L’institution monétaire est en théorie indépendante du pouvoir exécutif, même si celui-ci peut nommer président et gouverneurs quand des mandats arrivent à échéance. Le choix de la Maison Blanche doit être validé par le Sénat.

Pour renvoyer des membres du conseil des gouverneurs, le président américain doit en revanche être capable de justifier qu’un acte répréhensible a été commis.

Depuis des mois, Donald Trump réclame sur tous les tons une baisse des taux d’intérêt de la Fed pour soutenir sa politique économique, qui comprend crédits d’impôts, dérégulations et un fort relèvement des taxes sur les produits importés.

La crainte d’un fort impact sur les prix a jusqu’ici conduit la Fed à laisser ses taux inchangés, transformant son président Jerome Powell en bouc émissaire du président républicain.

Donald Trump a paru chercher comment le renvoyer, avant de reculer devant la fébrilité des marchés financiers, appelé à sa démission, mis en cause sa gestion des travaux de rénovation du siège de la Fed à Washington… sans aller aussi loin qu’avec Mme Cook.

Crédibilité «mise en doute»

Lisa Cook avait été nommée en 2022 par le président démocrate Joe Biden (2021-2025) et confirmée par le Sénat d’alors à une très courte majorité.

Un proche du président, Bill Pulte, à la tête de l’Agence de financement du logement (FHFA), a fait un signalement au ministère de la Justice.
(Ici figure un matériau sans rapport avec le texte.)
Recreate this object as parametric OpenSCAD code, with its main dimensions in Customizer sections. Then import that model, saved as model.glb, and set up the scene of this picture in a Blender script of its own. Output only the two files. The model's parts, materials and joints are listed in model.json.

Selon ce document, Mme Cook a souscrit à des prêts immobiliers pour deux logements distincts, en affirmant à chaque banque que ceux-ci seraient une résidence principale, ce qui a pu lui assurer des conditions d’emprunt plus favorables.

Dans son courrier, M. Trump accuse Mme Cook d’avoir eu «au minimum une conduite révélatrice d’une négligence grossière en matière de transactions financières, ce qui soulève des questions sur (sa) compétence et (sa) fiabilité en tant que régulatrice financière».

«Le président Trump utilise tous les leviers possibles pour essayer d’avoir une majorité au conseil des gouverneurs dans l’espoir que les taux d’intérêt baissent», observe auprès de l’AFP David Wessel, chercheur à la Brookings Institution.

«Il veut contrôler la Fed», dont la crédibilité «en tant que pompier anti-inflation sera mise en doute», selon lui.

Le risque, c’est que «même s’il y a effectivement des taux d’intérêt à court terme plus bas [ceux sur lesquels agit la Fed, NDLR], les taux d’intérêt à long terme augmentent sur les emprunts du gouvernement américain, des ménages et des entreprises», explique à l’AFP Matthew Martin, économiste pour Oxford Economics.

Les créanciers fixent leur rémunération en fonction notamment de leurs projections d’inflation future.